“Flesh” (Sarx) in Paul’s Epistles

Fallen: A Theology of Sin (Theology in Community) The Greek word ‘sarx’ (flesh) is often a difficult word to translate and define in Paul’s epistles.  Most Bible translations use more than a few English words for the Greek word ‘sarx.’  For example, some translations use “human body,” “body,” “person,” “sinful flesh,” “earthly,” “physical,” “natural,” or other similar words to translate ‘sarx.’  So what does this word mean?  It is a long answer, I suppose, since the term has various meanings depending on context.  I appreciate Douglas Moo’s summary of this term in his article, “Sin in Paul.”  Here’s how Moo summarizes the meanings of ‘sarx.’

1) The most basic meaning of sarx, and the most common in secular Greek, is ‘the material that covers the bones of an animal or human body.’  Paul occasionally uses the word with this sense (cf. 1 Cor. 15:39, Eph, 2:11, Col. 2:13, Gal. 6:13).

2) Following precedents in secular Greek, Paul also applies sarx to the human body as a whole (cf. 2 Cor. 7:1, Gal. 4:13, Eph. 5:31).

3) But more often, Paul uses sarx to refer not to the human body narrowly but the human being generally (cf. 1 Cor. 1:28-29, Gal. 1:16, 2:16).

4) This #3 meaning merges almost imperceptibly into a bit broader concept, namely, the human state or condition.  While debated, 1 Cor. 10:18 probably falls into this category.  This is what some call the ‘neutral’ use of sarx.  [Although some scholars say] a certain negative nuance often clings to sarx even when Paul uses it in apparently neutral senses (cf. Rom. 1:3-4, 9:5).

5) Finally, sarx can designate the human condition in its fallenness (Gal. 5:16-17).  This is what some call the ‘ethical’ use of sarx.  This sense of sarx is quite common in Paul.

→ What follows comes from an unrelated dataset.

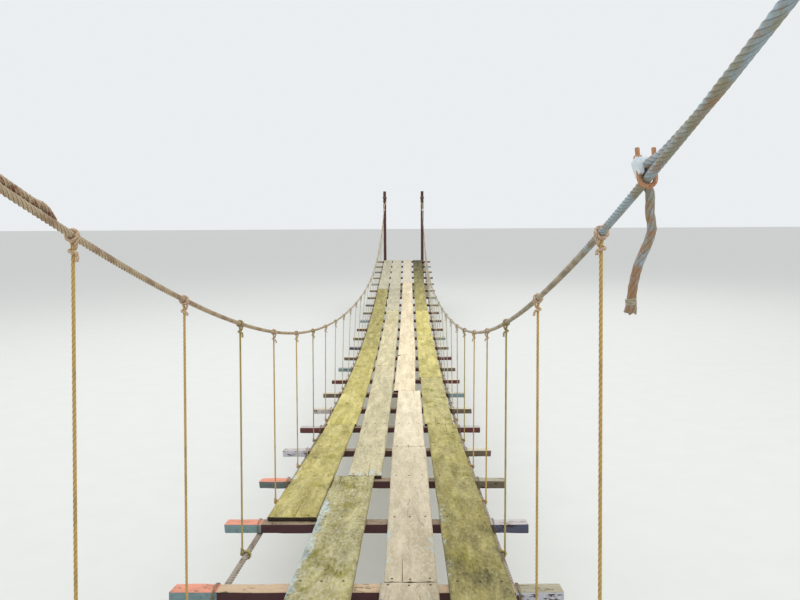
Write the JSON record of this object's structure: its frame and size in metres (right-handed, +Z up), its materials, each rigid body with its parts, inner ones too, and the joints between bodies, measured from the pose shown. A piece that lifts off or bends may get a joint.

[As a side, this reminds me of Ridderbos’ explanation of ‘sarx’: “On the one hand, ‘flesh’ has for [Paul] the significance of what is human in its weakness, dependence on God, and perishableness in itself; on the other hand, ‘flesh’ is the pregnant and very specific description of man in his sin, and the coinciding of being human and being a sinner is therefore expressed in it” (Paul: An Outline of His Theology, p. 93).  It seems like Ridderbos is also working with a “neutral” and “ethical” sense of the word ‘sarx.’]

While there is more to this discussion, and while this may not answer all the questions about the term ‘sarx,’ it is a helpful outline to consider when thinking about this word in Paul’s epistles.

The above outline (which I’ve edited slightly) is found in Moo’s article in Fallen: A Theology of Sin.